The second way to contest a Will is by demonstrating that it is not the most recent document. People change their minds over time and often will change their wishes. Children are born, others pass on. Assets and properties are bought, sold and transferred over time. It is not uncommon for a person to create a legal Will only to make changes to the document periodically. A newly created proper Will takes precedence over any that have been created in the past.
#3: The content of the Will does not reflect the deceased’s will or desire, for example, the individual was unduly influenced to write (or change) their Will.
Another way to contest a Will is to claim that the document does not really reflect the “will,” wishes or desires of the party as another party has exerted “undue influence” or the individual was pressured to change their Will. In North Carolina no single element creates undue influence and instead the courts look at all the relevant facts and circumstances with particular emphasis on the following:
- Old age and physical and mental weakness of the person making the will
- That the person making the will is in the home of the beneficiary and subject to the beneficiary’s constant association and supervision
- That other have little or not opportunity to see the person making the will
- That the will is different from and revokes a prior will
- That the will is made in favor of one with whom there are no ties of blood
- That the will disinherits the natural beneficiaries of the decedent’s estate
- That the beneficiary was involved in procuring the will
#4: The Will does not meet the requirements of testamentary capacity.
You may have heard the expression, “being of sound mind and body.” This phrase goes to testamentary capacity. To contest a Will, a party may claim that the deceased did not understand what they were doing or the impact their actions would have when they wrote and signed their Will. As an example, an individual suffering from dementia might not remember or recognize family members or even recall owning valuable property.
How can an individual prevent their Will being contested once they have died?
To start with, review the four possible grounds for contesting a will, above. The individual should make sure he/she executes the Will properly and keeps the most current version of the Will in a place where the Executor can find it easily. (Destroy old copies/originals or mark them as invalid/replaced as of a specific date.) Working with an estate planning attorney to write the Will can help prevent undue influence claims and ensure testamentary capacity.

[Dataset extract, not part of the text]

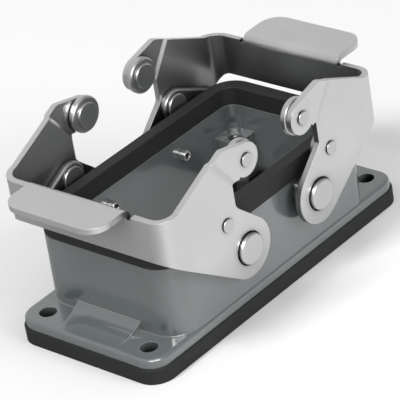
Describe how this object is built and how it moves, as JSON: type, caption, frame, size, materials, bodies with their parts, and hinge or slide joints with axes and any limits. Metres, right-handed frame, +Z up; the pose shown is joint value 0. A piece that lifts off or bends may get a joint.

Ultimately, communication is the key. The better you communicate with all parties, included and excluded, about your intentions and the existence of your Will and its contents, the less likely it is that someone will contest the Will upon your death. When there is a lack of communication and someone is surprised by the allocation of assets and properties, a person may feel slighted and contest the Will. Try to avoid surprises and this will decrease the likelihood of contestation.
Additionally, be specific and intentional with your distributions in your Will. When you specifically discuss an item and the reason it is going to a particular person, it makes it more difficult to contest capacity. And, in turn, you can be specific in naming who will not be receiving any assets or minimal assets and the rationale for such a decision, which, once again helps establish capacity.
If you are making changes to an existing Will, you can note within the document why you are making those changes, however, you have to be careful about what you specifically say in the will to avoid issues. We strongly recommend reviewing your Will every few years or when major life changes occur (birth, death, marriage, divorce, etc.). Having fear of a will contest is not a reason to avoid putting a will in place, because ultimately you need your wishes put in writing.
Living Probate
A handful of states, including North Carolina, allow for living probate proceedings where you can go to court to prove the validity of your Will prior to your death. This allows anyone who might contest the Will to present their reasoning in court and you to explain your reasoning. The idea behind this is also that beneficiaries are much less likely to contest a will during your lifetime because they would have to speak up during this kind of hearing while you are still alive.
Finally, work with a qualified estate planning attorney to ensure that all of the legal requirements have been met and that the Will stands up to judicial scrutiny. Contact Brinkley Walser Stoner for an appointment with an estate planning attorney.
Is it better to have a Will or a trust? Explain the difference please. Thank you.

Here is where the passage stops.